Harley Quinn and the Red Power Ranger doing their exercises before assuming crowd-control and party-hearty duties.

4. Mooncop: A Tom Gauld Sampler (Drawn & Quarterly) — Reprints of the British cartoonist’s single-panel gags from The Guardian are great on their own, but the lead story, taken from the forthcoming graphic novel, is good quirky sci-fi about life on the still-desolate Moon in a time when the novelty of living on the Moon never quite took off. Gauld’s website contains more samples and pointers in case this wasn’t nearly enough, which it wasn’t. More, please.

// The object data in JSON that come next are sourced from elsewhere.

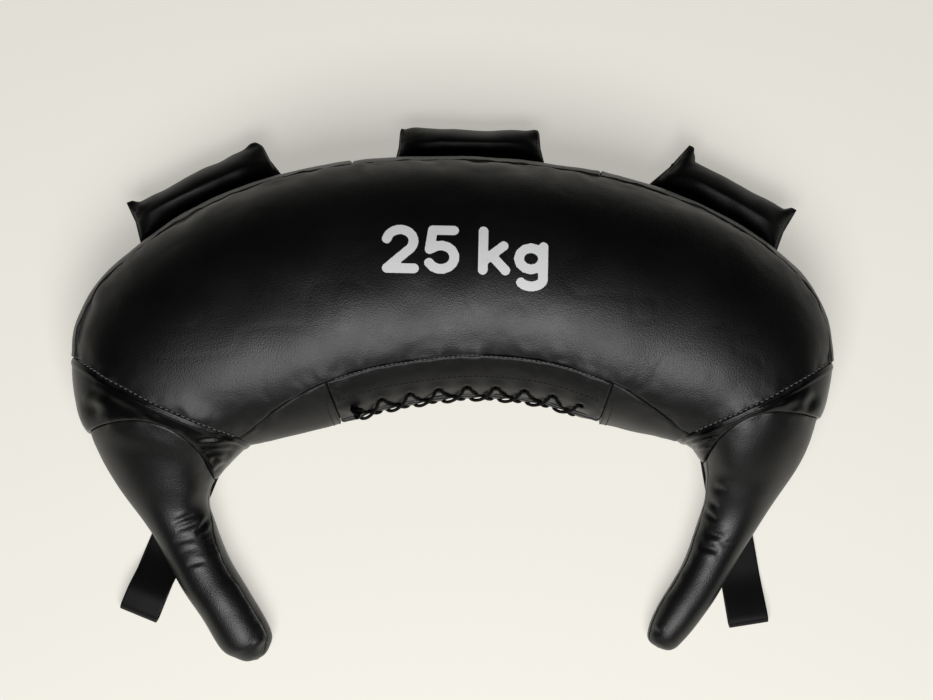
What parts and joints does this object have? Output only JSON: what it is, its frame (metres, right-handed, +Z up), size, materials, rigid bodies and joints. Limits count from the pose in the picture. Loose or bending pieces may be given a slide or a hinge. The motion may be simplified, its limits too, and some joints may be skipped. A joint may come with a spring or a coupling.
{
  "type": "bulgarian bag",
  "caption": "Crescent-shaped sand bag for strength training, with two tapering horns to hold, padded grips on its outer edge, webbing loops and a laced closure.",
  "frame": {"origin": "centre of the bounding box in plan, on the floor plane that the back lies on", "axes": "+Z up out of the front, +X along the length towards the right end, +Y from the horn tips towards the grips"},
  "size_m": [0.7215, 0.5152, 0.172],
  "materials": {
    "panel_leather": "satin",
    "gusset_leather": "satin",
    "placket_leather": "satin",
    "tongue_leather": "matte",
    "yoke_leather": "gloss",
    "horn_leather": "satin",
    "grip_leather": "satin",
    "lace_cord": "matte",
    "webbing": "matte",
    "grip_foam": "matte",
    "wadding": "matte",
    "sand_canvas": "matte"
  },
  "bodies": {
    "root": {"front_panel": "panel_leather", "back_panel": "panel_leather", "outer_gusset_left": "gusset_leather", "outer_gusset_centre": "gusset_leather", "outer_gusset_right": "gusset_leather", "inner_gusset_left": "gusset_leather", "inner_gusset_right": "gusset_leather", "lace_placket_front": "placket_leather", "lace_placket_back": "placket_leather", "lace": "lace_cord", "lace_tongue": "tongue_leather", "yoke_left": "yoke_leather", "yoke_right": "yoke_leather", "loop_anchor_left": "webbing", "loop_anchor_right": "webbing", "wadding_liner": "wadding", "end_pad_left": "wadding", "end_pad_right": "wadding", "sand_sack_1": "sand_canvas", "sand_sack_2": "sand_canvas", "sand_sack_3": "sand_canvas", "sand_sack_4": "sand_canvas"},
    "grip_left": {"grip_cover_left": "grip_leather", "grip_core_left": "grip_foam", "grip_strap_left": "webbing"},
    "grip_centre": {"grip_cover_centre": "grip_leather", "grip_core_centre": "grip_foam", "grip_strap_centre": "webbing"},
    "grip_right": {"grip_cover_right": "grip_leather", "grip_core_right": "grip_foam", "grip_strap_right": "webbing"},
    "loop_left": {"webbing_loop_left": "webbing"},
    "loop_right": {"webbing_loop_right": "webbing"},
    "horn_left": {"horn_cover_left": "horn_leather", "horn_core_left": "wadding"},
    "horn_right": {"horn_cover_right": "horn_leather", "horn_core_right": "wadding"}
  },
  "joints": [
    {"name": "grip_left_fold", "type": "hinge", "parent": "root", "child": "grip_left", "pos_m": [-0.23569, 0.16942, 0.04442], "axis": [0.91, 0.4147, 0], "range_deg": [-80, 30]},
    {"name": "grip_centre_fold", "type": "hinge", "parent": "root", "child": "grip_centre", "pos_m": [0.0151, 0.21372, 0.0469], "axis": [1, -0.007, 0], "range_deg": [-80, 30]},
    {"name": "grip_right_fold", "type": "hinge", "parent": "root", "child": "grip_right", "pos_m": [0.25865, 0.15639, 0.04396], "axis": [0.866, -0.5, 0], "range_deg": [-80, 30]},
    {"name": "loop_left_swing", "type": "hinge", "parent": "root", "child": "loop_left", "pos_m": [-0.23417, -0.04402, 0.00538], "axis": [0.9265, -0.3762, 0], "range_deg": [0, 90]},
    {"name": "loop_right_swing", "type": "hinge", "parent": "root", "child": "loop_right", "pos_m": [0.25753, -0.04272, 0.00685], "axis": [0.988, 0.1547, 0], "range_deg": [0, 90]},
    {"name": "horn_left_flex", "type": "hinge", "parent": "root", "child": "horn_left", "pos_m": [-0.29674, -0.11873, 0.045], "axis": [0, 0, 1], "range_deg": [-7, 15], "stiffness_Nm_per_rad": 6},
    {"name": "horn_right_flex", "type": "hinge", "parent": "root", "child": "horn_right", "pos_m": [0.3036, -0.11102, 0.045], "axis": [0, 0, -1], "range_deg": [-7, 15], "stiffness_Nm_per_rad": 6}
  ]
}
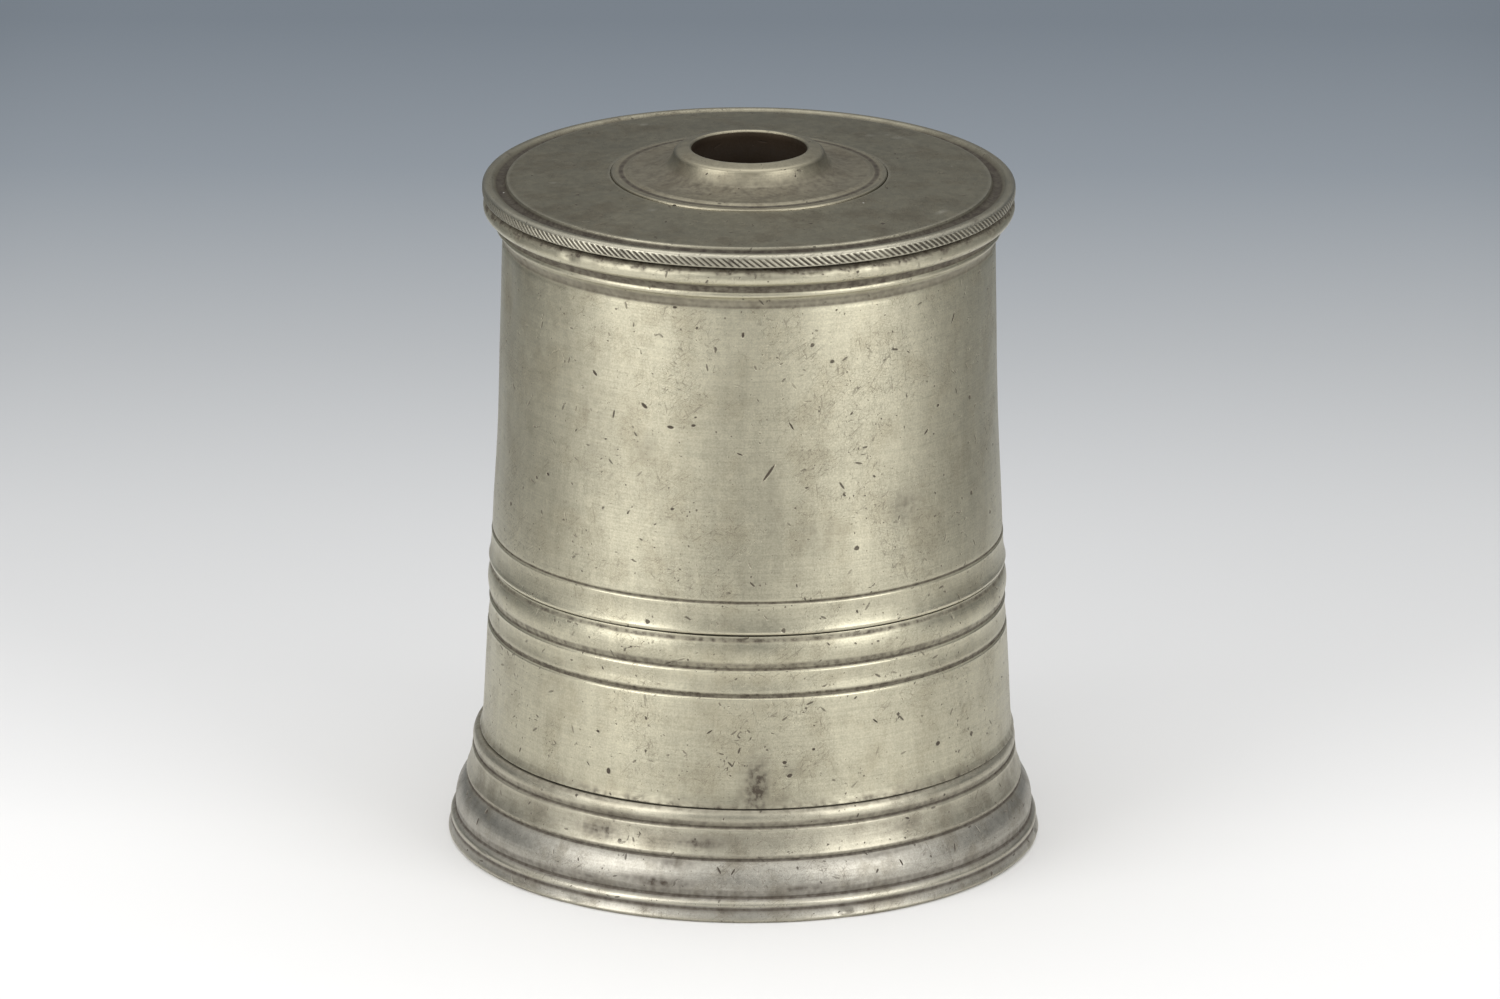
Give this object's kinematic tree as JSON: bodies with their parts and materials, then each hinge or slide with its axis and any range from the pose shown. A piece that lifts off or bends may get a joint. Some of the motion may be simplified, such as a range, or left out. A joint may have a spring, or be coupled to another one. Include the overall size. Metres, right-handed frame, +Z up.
{
  "type": "lidded pewter vessel",
  "caption": "Tapered drum-shaped pewter vessel on a moulded foot, with a loose flat lid that has a raised collar round a central opening.",
  "frame": {"origin": "centre of the foot, on the surface the vessel stands on", "axes": "+Z up along the vessel's axis; -Y is the side seen first; the vessel is round, so X and Y are free"},
  "size_m": [0.1304, 0.1304, 0.1563],
  "materials": {
    "drum": "polished pewter gone dull, pitted and scratched",
    "foot": "polished pewter, dark patina in the grooves",
    "inside": "unpolished dark pewter",
    "lid": "satin pewter with a dark olive patina",
    "solder": "dull soft solder"
  },
  "bodies": {
    "vessel": {"upper_drum": "drum", "lower_drum": "drum", "foot_skirt": "foot", "bottom_disc": "inside", "floor_solder": "solder", "foot_solder": "solder"},
    "lid": {"lid_plate": "lid", "lid_collar": "lid", "lid_bezel": "inside", "bezel_solder": "solder", "collar_solder": "solder"}
  },
  "joints": [
    {"name": "lid_lift", "type": "slide", "parent": "vessel", "child": "lid", "axis": [0, 0, 1], "range_m": [0, 0.06]}
  ]
}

3. Legend of Korra/How to Train Your Dragon/Plants vs. Zombies (Dark Horse Comics) — The Airbender/Korra universe always wins at FCBD, and the streak continues here with the origin of how Korra met her dog. I think. I’ve never seen an episode of either show, but in print they always impress me. Likewise the Dragon short gives cast members a chance to tell their favorite dragon tales with varying degrees of unaware humor, but all tie together at the end with a heartfelt nod to Hiccup’s dearly departed father, of which I approve. I’ve still never played Plants vs. Zombies, but this year’s story (versus a mad scientist zombie) is more coherent and funnier than last year’s. Well met.

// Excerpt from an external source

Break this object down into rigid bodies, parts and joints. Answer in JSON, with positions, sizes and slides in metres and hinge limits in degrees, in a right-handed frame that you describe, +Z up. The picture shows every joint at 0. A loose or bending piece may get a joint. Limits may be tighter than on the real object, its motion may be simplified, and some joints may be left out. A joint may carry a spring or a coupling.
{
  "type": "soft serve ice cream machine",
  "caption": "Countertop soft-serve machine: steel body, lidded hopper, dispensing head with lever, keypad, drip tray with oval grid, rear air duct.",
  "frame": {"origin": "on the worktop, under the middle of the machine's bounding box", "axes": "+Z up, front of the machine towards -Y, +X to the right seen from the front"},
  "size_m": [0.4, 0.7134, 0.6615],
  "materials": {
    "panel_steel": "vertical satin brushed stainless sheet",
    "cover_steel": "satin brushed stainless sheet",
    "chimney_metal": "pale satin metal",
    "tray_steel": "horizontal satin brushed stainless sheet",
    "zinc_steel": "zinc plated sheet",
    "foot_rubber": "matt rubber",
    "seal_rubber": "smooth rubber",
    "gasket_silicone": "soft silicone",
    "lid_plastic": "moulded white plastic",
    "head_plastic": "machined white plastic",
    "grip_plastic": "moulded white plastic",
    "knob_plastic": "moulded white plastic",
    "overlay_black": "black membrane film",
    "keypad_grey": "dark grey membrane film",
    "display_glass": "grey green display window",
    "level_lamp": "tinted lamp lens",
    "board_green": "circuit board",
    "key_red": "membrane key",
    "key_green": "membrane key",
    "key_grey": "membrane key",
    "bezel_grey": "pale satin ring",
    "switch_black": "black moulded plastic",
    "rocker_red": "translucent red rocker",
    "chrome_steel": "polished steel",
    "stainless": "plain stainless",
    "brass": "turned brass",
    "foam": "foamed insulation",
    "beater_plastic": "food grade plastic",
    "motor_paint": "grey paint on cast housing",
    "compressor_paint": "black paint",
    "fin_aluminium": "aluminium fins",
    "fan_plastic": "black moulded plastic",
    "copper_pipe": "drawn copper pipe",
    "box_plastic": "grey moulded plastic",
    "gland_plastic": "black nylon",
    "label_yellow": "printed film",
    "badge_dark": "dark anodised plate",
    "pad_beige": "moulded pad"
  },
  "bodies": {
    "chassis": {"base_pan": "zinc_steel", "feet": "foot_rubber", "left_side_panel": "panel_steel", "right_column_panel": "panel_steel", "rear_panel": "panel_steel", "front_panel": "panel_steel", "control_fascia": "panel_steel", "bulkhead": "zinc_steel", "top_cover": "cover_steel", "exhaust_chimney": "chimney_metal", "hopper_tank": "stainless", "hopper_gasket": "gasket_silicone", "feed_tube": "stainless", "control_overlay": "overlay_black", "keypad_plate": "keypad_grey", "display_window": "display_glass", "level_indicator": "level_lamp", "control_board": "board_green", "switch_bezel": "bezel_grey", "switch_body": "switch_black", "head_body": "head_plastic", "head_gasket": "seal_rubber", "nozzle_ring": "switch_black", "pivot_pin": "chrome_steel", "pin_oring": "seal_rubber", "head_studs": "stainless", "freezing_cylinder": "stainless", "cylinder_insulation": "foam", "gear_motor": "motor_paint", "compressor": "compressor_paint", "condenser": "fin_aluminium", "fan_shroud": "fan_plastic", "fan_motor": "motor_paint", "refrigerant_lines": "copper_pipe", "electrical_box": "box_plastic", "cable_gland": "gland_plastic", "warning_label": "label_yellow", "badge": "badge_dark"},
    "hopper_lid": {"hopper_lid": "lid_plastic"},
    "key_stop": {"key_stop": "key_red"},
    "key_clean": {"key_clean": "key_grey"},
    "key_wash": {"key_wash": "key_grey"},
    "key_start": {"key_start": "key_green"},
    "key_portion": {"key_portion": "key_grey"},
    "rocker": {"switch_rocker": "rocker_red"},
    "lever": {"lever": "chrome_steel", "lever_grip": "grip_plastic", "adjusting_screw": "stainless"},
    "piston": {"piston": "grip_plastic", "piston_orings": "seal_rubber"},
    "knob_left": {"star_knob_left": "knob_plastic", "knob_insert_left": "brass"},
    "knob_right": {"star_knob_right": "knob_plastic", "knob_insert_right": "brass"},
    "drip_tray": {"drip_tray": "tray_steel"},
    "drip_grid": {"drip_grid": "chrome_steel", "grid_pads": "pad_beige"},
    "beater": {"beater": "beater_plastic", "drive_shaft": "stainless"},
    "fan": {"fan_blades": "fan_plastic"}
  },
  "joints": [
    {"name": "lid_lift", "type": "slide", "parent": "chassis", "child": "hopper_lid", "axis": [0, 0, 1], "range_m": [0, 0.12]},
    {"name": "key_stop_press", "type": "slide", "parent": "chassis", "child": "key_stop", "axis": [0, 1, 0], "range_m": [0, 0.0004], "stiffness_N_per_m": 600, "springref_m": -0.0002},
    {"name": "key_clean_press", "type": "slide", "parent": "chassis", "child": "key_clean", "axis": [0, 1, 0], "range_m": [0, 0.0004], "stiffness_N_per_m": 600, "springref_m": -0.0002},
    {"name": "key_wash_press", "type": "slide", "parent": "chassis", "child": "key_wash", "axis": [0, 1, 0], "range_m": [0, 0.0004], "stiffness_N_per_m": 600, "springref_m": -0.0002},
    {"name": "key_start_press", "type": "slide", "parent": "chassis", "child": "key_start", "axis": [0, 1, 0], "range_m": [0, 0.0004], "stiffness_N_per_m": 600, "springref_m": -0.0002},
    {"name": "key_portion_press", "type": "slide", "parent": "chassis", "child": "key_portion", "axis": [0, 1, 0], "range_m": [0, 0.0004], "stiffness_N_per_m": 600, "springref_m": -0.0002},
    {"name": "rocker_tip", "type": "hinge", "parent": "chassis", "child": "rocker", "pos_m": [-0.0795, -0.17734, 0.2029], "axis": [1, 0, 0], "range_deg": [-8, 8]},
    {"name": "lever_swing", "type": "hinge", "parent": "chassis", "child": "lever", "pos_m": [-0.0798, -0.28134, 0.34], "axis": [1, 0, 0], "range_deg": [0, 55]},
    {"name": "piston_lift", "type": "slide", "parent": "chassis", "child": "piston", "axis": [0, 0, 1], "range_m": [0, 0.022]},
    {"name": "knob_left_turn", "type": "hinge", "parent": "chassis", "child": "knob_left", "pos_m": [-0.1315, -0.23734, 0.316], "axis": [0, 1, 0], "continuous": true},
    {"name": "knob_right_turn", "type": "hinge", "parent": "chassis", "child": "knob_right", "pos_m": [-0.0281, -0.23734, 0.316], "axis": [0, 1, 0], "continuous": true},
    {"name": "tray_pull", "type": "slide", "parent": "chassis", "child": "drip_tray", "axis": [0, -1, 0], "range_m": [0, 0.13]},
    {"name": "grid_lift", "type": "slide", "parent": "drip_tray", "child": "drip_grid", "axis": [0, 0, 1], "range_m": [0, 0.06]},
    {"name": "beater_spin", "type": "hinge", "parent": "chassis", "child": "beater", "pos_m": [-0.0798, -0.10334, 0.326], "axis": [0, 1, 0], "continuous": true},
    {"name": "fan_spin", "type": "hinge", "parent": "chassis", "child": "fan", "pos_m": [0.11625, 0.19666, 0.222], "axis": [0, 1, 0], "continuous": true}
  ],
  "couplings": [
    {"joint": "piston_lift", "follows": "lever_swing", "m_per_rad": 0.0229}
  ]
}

2. Science Comics (First Second) — The title says it all: comics about science, and not necessarily just for the kiddos. In story #2, Jon Chad delivers a handy precis on the wide world of volcanology and answers the important issue of “why volcanoes”, but I’m even more enamored of story #1, in which Maris Wicks tells the inspiring true story of how her double-proficiency in comics and oceanography led her to taking scuba lessons for art’s sake. Many folks are lucky if they can do one thing they really love; Wicks is the rare victor to realize you don’t have to settle for just one.

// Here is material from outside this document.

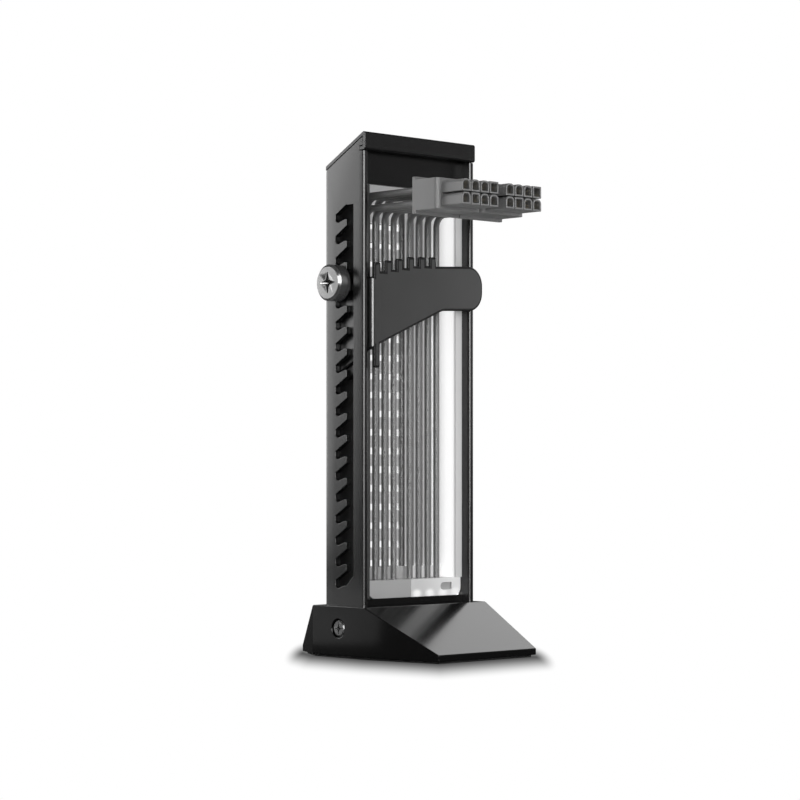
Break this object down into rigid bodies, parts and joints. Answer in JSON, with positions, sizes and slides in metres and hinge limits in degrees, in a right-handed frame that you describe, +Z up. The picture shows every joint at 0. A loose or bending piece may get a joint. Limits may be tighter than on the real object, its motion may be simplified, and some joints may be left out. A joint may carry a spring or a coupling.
{
  "type": "graphics card support bracket with power lead organiser",
  "caption": "Upright sheet steel column on a sloped foot, with a height-adjustable arm, a clamp screw, lit wires and keyed power plugs.",
  "frame": {"origin": "on the floor, under the middle of the column's footprint", "axes": "+Z up, -Y out of the column's open front where the plugs are, +X to the right seen from the front"},
  "size_m": [0.0583, 0.0718, 0.1721],
  "materials": {
    "column_paint": "satin black powder coat",
    "inner_paint": "gloss black",
    "base_plastic": "satin black moulding",
    "bare_steel": "zinc plated",
    "black_steel": "black oxide",
    "bright_steel": "turned face, dark rim",
    "pad_rubber": "matt",
    "milky_plastic": "milky, lit from below",
    "grey_plastic": "fine moulded",
    "inner_plastic": "moulded",
    "board": "solder mask",
    "lamp": "clear lens",
    "contact_brass": "tinned or gilt",
    "plug_plastic": "moulded",
    "arm_paint": "satin dark coat",
    "wire_jacket": "smooth insulation"
  },
  "bodies": {
    "stand": {"column_shell": "column_paint", "top_cap": "column_paint", "header_plate": "inner_paint", "sill_plate": "inner_paint", "slot_shield": "inner_paint", "base_shell": "base_plastic", "base_floor_plate": "bare_steel", "rubber_pad": "pad_rubber", "floor_plate_screws": "bare_steel", "base_screw_left": "black_steel", "base_screw_right": "black_steel", "light_diffuser": "milky_plastic", "socket_carrier": "inner_plastic", "lamp_board": "board", "lamps": "lamp", "socket_block_left": "grey_plastic", "socket_block_right": "milky_plastic", "socket_pins_left": "contact_brass", "socket_pins_right": "contact_brass", "plug_hood_left": "plug_plastic", "plug_hood_right": "plug_plastic", "plug_nose_left": "plug_plastic", "plug_nose_right": "plug_plastic", "plug_contacts_left": "contact_brass", "plug_contacts_right": "contact_brass", "wire_left_front_1": "wire_jacket", "wire_left_front_2": "wire_jacket", "wire_left_front_3": "wire_jacket", "wire_left_front_4": "wire_jacket", "wire_left_back_1": "wire_jacket", "wire_left_back_2": "wire_jacket", "wire_left_back_3": "wire_jacket", "wire_left_back_4": "wire_jacket", "wire_right_front_1": "wire_jacket", "wire_right_front_2": "wire_jacket", "wire_right_front_3": "wire_jacket", "wire_right_front_4": "wire_jacket", "wire_right_back_1": "wire_jacket", "wire_right_back_2": "wire_jacket", "wire_right_back_3": "wire_jacket", "wire_right_back_4": "wire_jacket"},
    "arm": {"support_arm": "arm_paint", "nut_plate": "arm_paint"},
    "washer": {"thumb_washer": "black_steel"},
    "thumb_screw": {"thumb_screw": "bright_steel"}
  },
  "joints": [
    {"name": "arm_height", "type": "slide", "parent": "stand", "child": "arm", "axis": [0, 0, 1], "range_m": [-0.0708, 0.01416]},
    {"name": "washer_lift", "type": "slide", "parent": "arm", "child": "washer", "axis": [-1, 0, 0], "range_m": [0, 0.001]},
    {"name": "screw_turn", "type": "hinge", "parent": "washer", "child": "thumb_screw", "pos_m": [-0.026, 0.00277, 0.12319], "axis": [-1, 0, 0], "range_deg": [0, 740]}
  ],
  "couplings": [
    {"joint": "screw_turn", "follows": "washer_lift", "rad_per_m": 12566}
  ]
}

1. Spongebob Freestyle Funnies (United Plankton Pictures) — Maris Wicks completists can then move on to this one, in which she has a two-pager about underwater mountains. There’s also a mostly okay opener by Israel Sanchez (I haven’t watched enough Spongebob to know that his arms can regenerate, but okay, sure) and a one-pager by James Kochalka called “Patrick’s Guide to Getting Stuff for Free” that had me in stitches (“#4: draw a picture of it and pretend that it’s real”), but the winner and champion of Free Comic Book Day 2016 stars Mermaid Man and Barnacle Boy, in a super-hero throwback tale written by old favorite Evan Dorkin (Beasts of Burden, Eltingville) and illustrated by Ramona Fradon, a longtime DC Comics artist who graced the ’60s through the early ’80s with work on the original Aquaman and the long-running Super-Friends comic based on ye olde cartoon. To have her drawing a spiffy Aquaman parody in the classic action-adventure mold after so many years in retirement is one of the most brilliant ideas any publisher will have this year.

And that’s the free reading pile that was, which has given me quite a few spending ideas. See you next year!

Squirrel Girl!

Our Free Comic Book Day 2016 Cosplayer of the Year: the unbeatable Squirrel Girl! Buy her amazing comic now or you hate reading, fun, literacy, women, and cute furry animals.